_INPUT MATERIAL_
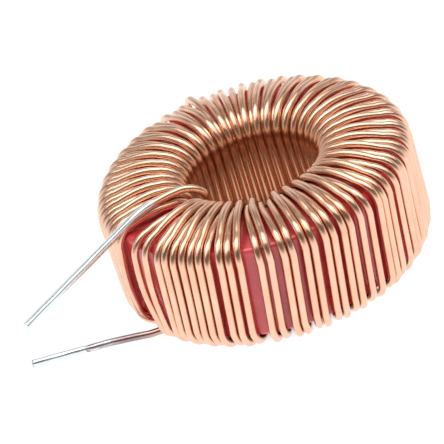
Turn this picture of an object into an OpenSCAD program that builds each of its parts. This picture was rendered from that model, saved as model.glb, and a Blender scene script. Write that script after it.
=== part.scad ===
// Toroidal inductor: one length of enamelled copper wire wound all round a
// coated iron-powder ring, with both ends led out and tinned.
// Millimetres. The origin is on the coil's axis, in the plane that it rests on.

/* [Core] */
// Outer diameter of the coated ring
core_od = 33; // [31:0.5:38]
// Inner diameter of the coated ring
core_id = 17.8; // [16.5:0.1:19]
// Height of the coated ring
core_h = 11.1; // [9:0.1:14]
// Radius of the ring's four edges
core_edge = 0.6; // [0.4:0.1:1]
// Thickness of the epoxy coating
coat_t = 0.3; // [0.1:0.05:0.35]

/* [Wire] */
// Diameter of the wire over its enamel
wire_d = 0.85; // [0.7:0.01:0.88]
// Diameter of the bare copper where the enamel is stripped off
bare_d = 0.8; // [0.6:0.01:0.82]
// Flat sides that the round wire is drawn with
wire_sides = 8; // [8, 12]
// Radius of the middle of the wire where it bends round the ring's outer edges
outer_bend = 2.35; // [1.5:0.05:2.5]

/* [Turns] */
// Number of turns through the hole
turns = 86; // [60:1:87]
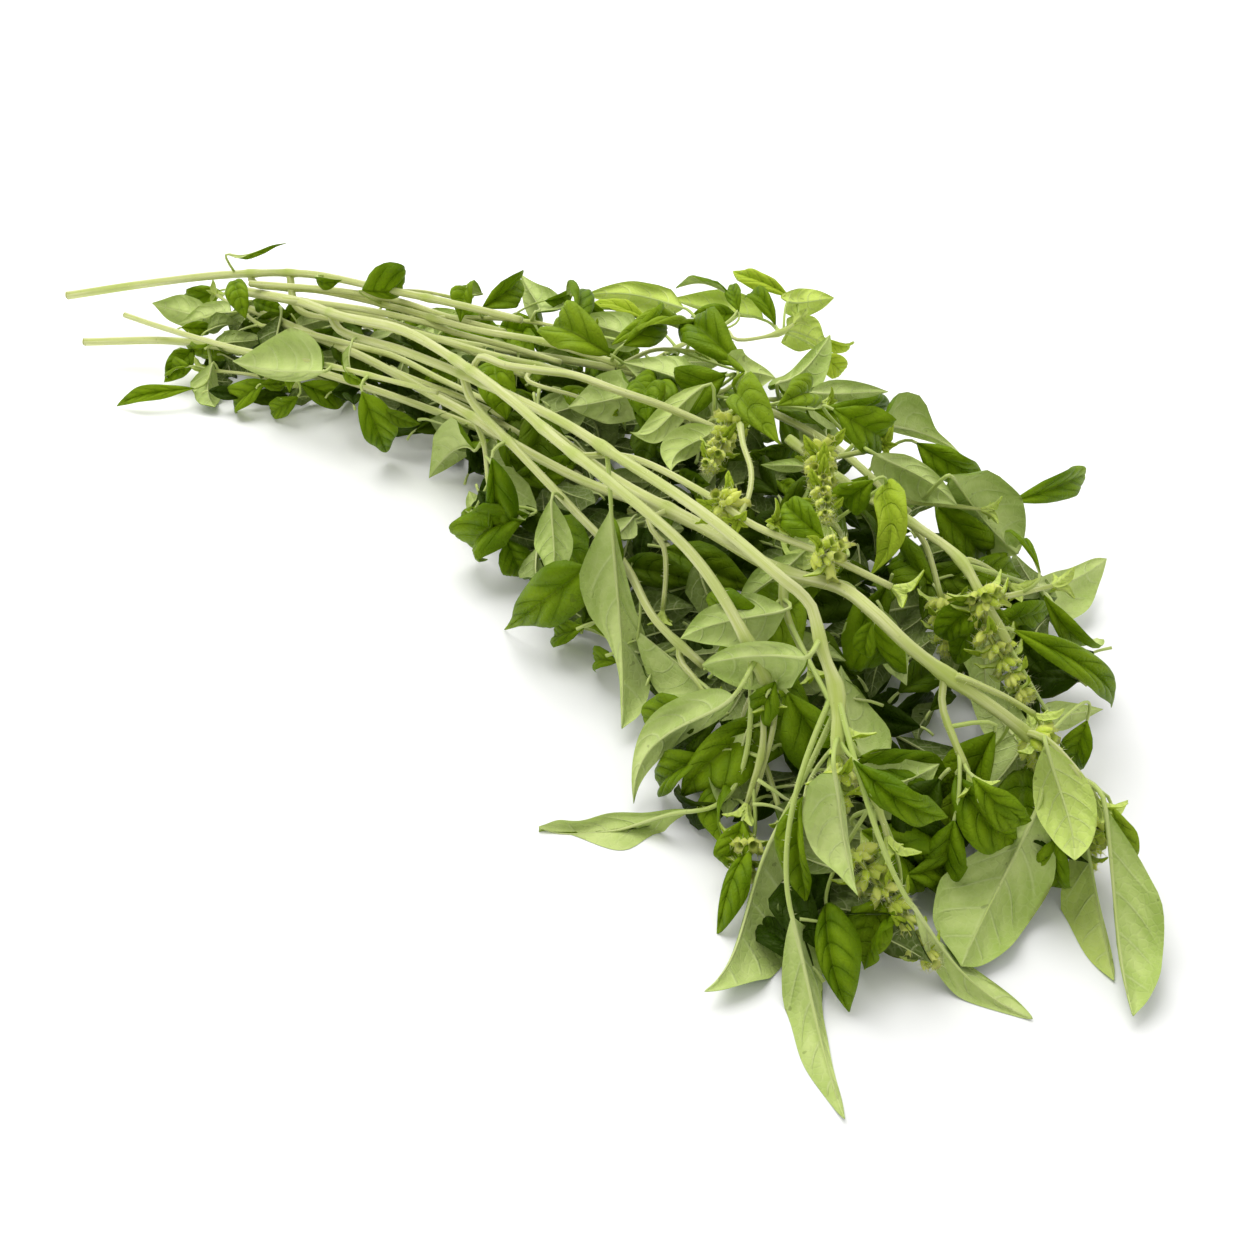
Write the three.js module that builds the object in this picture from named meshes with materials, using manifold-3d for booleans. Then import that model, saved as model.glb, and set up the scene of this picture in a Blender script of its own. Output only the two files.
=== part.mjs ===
// A cut bunch of holy basil lying on its side on a flat surface.
//
// Millimetres, +Z up.  The surface is z = 0, the cut ends point to -X, the
// flowering tips to +X, and the front of the bunch faces -Y.  The origin is on
// the surface, under the middle of the bunch.
//
// The bunch is made of main stems, side shoots that carry several leaves each,
// single large leaves and flower spikes.  Each of these is one closed solid.
// A piece that would run through one placed before it is trimmed to a small gap.

import * as THREE from 'three';
import { mergeVertices } from 'three/addons/utils/BufferGeometryUtils.js';
import Module from 'manifold-3d';

// Driving dimensions.
const GAP = 0.3;
const BLADE_THICKNESS = 1.2;
const PETIOLE_RADIUS = 0.8;
const SHOOT_RADIUS = 1.0;
const SPIKE_WHORL_PITCH = 6;
const SPIKE_WHORL_RADIUS = 4.6;
const SPIKE_WAIST_RADIUS = 2.0;
const STEM_SIDES = 6;
const STEM_STEP = 26;
const LEAF_SIDES = 4;
// Below this height a blade flattens out against the surface instead of
// passing through it.
const SOFT_LANDING = 1.2;

// A point high in front of the bunch.  A leaf's turn is counted from it: at 0
// degrees the upper face of the blade looks towards the point, at 180 degrees
// the pale underside does.
const OPEN_SIDE = new THREE.Vector3(299, -281, 237);

// Share of the full width along the blade, from the petiole to the tip.
const BLADE_OUTLINE = [[0.16, 0.62], [0.42, 1], [0.7, 0.76], [0.9, 0.32]];

const COLOURS = {
  stem: { color: 0xcbd584, roughness: 0.55 },
  leaf: { color: 0x6c9a35, roughness: 0.6 },
  spike: { color: 0x9dbc50, roughness: 0.7 },
};

// Main stems: radius at the cut end, radius at the tip, and the route.
const STEMS = {
  stem_upper_long: [1.68, 1.28, [[-253, -64, 14], [-226, -42, 20.5], [-186, -25, 31], [-143, -13, 40],
    [-96, -9, 46], [-58, -5, 50], [-32, 2, 50]]],
  stem_upper_middle: [1.36, 1.2, [[-172, -21, 31], [-135, -12, 35], [-101, -7, 38], [-48, -6, 44],
    [-14, -3, 49], [14, 4, 48], [33, 18, 42]]],
  stem_upper_low: [1.36, 1.2, [[-144, -19, 28], [-104, -17, 33], [-72, -13, 37], [-35, -10, 40],
    [3, -3, 42], [54, 0, 42]]],
  stem_lower_cut: [1.6, 1.28, [[-212, -78, 10], [-180, -57, 14], [-136, -47, 20], [-94, -39, 22],
    [-46, -30, 22], [16, -26, 24]]],
  stem_thin_cut: [1.2, 0.88, [[-209, -60, 17], [-182, -59, 20], [-125, -55, 27], [-80, -47, 33],
    [-30, -38, 37]]],
  stem_thick_upper: [1.84, 1.36, [[-166, -27, 30], [-128, -27, 37], [-89, -34, 45], [-53, -34, 51],
    [-10, -42, 55], [28, -54, 60], [59, -64, 62], [88, -72, 64], [117, -76, 60], [130, -79, 56],
    [143, -82, 48], [151, -82, 38]]],
  stem_front_tip: [1.6, 1.36, [[-95, -33, 39], [-52, -35, 44], [-23, -38, 48], [6, -42, 52],
    [45, -50, 58], [79, -62, 65], [112, -72, 70], [131, -78, 72], [152, -82, 70], [158, -80, 66],
    [166, -84, 58], [172, -86, 52], [180, -95, 44]]],
  stem_front_branch: [1.36, 1.12, [[-9, -41, 44], [26, -53, 44], [59, -59, 38], [82, -62, 32],
    [101, -69, 26], [119, -69, 20]]],
  stem_side_branch: [1.12, 1.04, [[-2, -42, 60], [12, -42, 62], [24, -38, 63], [34, -35, 64],
    [51, -33, 64], [62, -25, 60], [75, -16, 54]]],
  stem_thin_middle: [0.96, 0.88, [[75, -54, 60], [105, -56, 62], [125, -59, 62], [142, -56, 61],
    [159, -48, 55]]],
  stem_right_back: [1.44, 1.12, [[89, 0, 50], [120, -12, 52], [146, -18, 53], [162, -22, 52],
    [172, -25, 46], [181, -26, 38]]],
  stem_low_middle: [1.76, 1.44, [[-171, -24, 20], [-86, -27, 27], [-42, -32, 30], [-18, -35, 32],
    [10, -40, 34], [46, -43, 36], [70, -45, 40], [92, -46, 43], [112, -48, 44]]],
  stem_right_tip: [1.76, 1.44, [[63, -48, 46], [103, -54, 50], [133, -58, 52], [151, -57, 55],
    [163, -60, 55], [173, -60, 51], [182, -56, 45], [195, -49, 36], [201, -45, 30],
    [215, -41, 18]]],
  stem_back: [1.52, 1.28, [[-130, 2, 18], [-70, 14, 24], [-20, 28, 28], [30, 40, 30], [80, 34, 32],
    [120, 20, 30]]],
  stem_underside: [1.52, 1.28, [[-150, -34, 7], [-80, -14, 7], [0, -8, 8], [70, -24, 9],
    [130, -52, 9], [165, -74, 10]]],
};

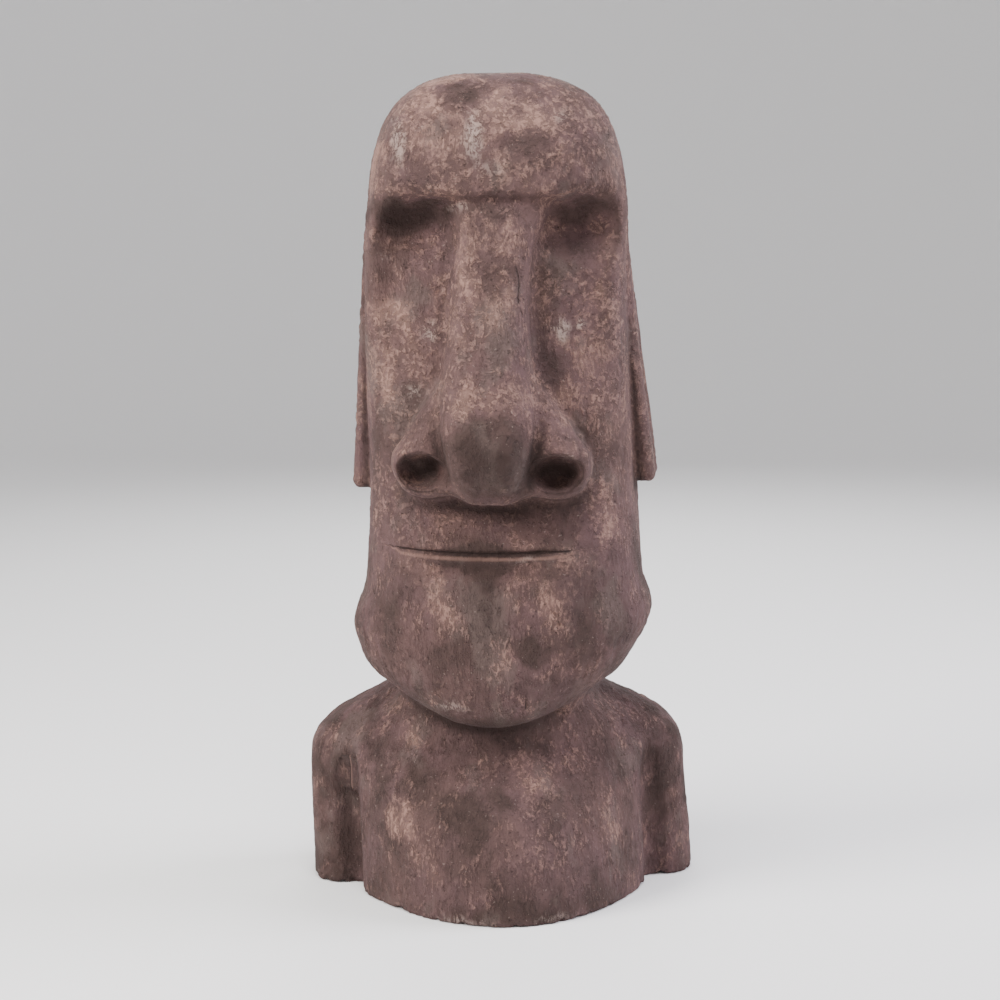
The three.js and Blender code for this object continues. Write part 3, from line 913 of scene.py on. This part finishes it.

_WHAT IS NEEDED_
Begin with the first line of the data above and, please, print each line exactly until you have printed the line containing "it rests on."; print nothing else.

_ANSWER TO THE PROBLEM_
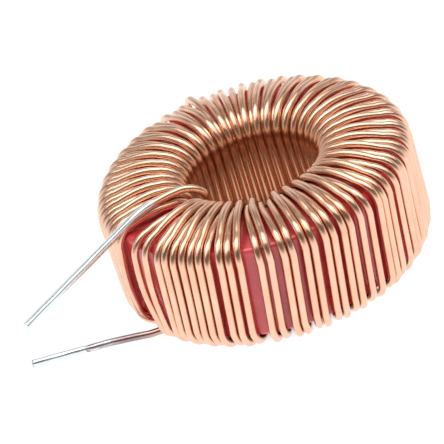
Turn this picture of an object into an OpenSCAD program that builds each of its parts. This picture was rendered from that model, saved as model.glb, and a Blender scene script. Write that script after it.
=== part.scad ===
// Toroidal inductor: one length of enamelled copper wire wound all round a
// coated iron-powder ring, with both ends led out and tinned.
// Millimetres. The origin is on the coil's axis, in the plane that it rests on.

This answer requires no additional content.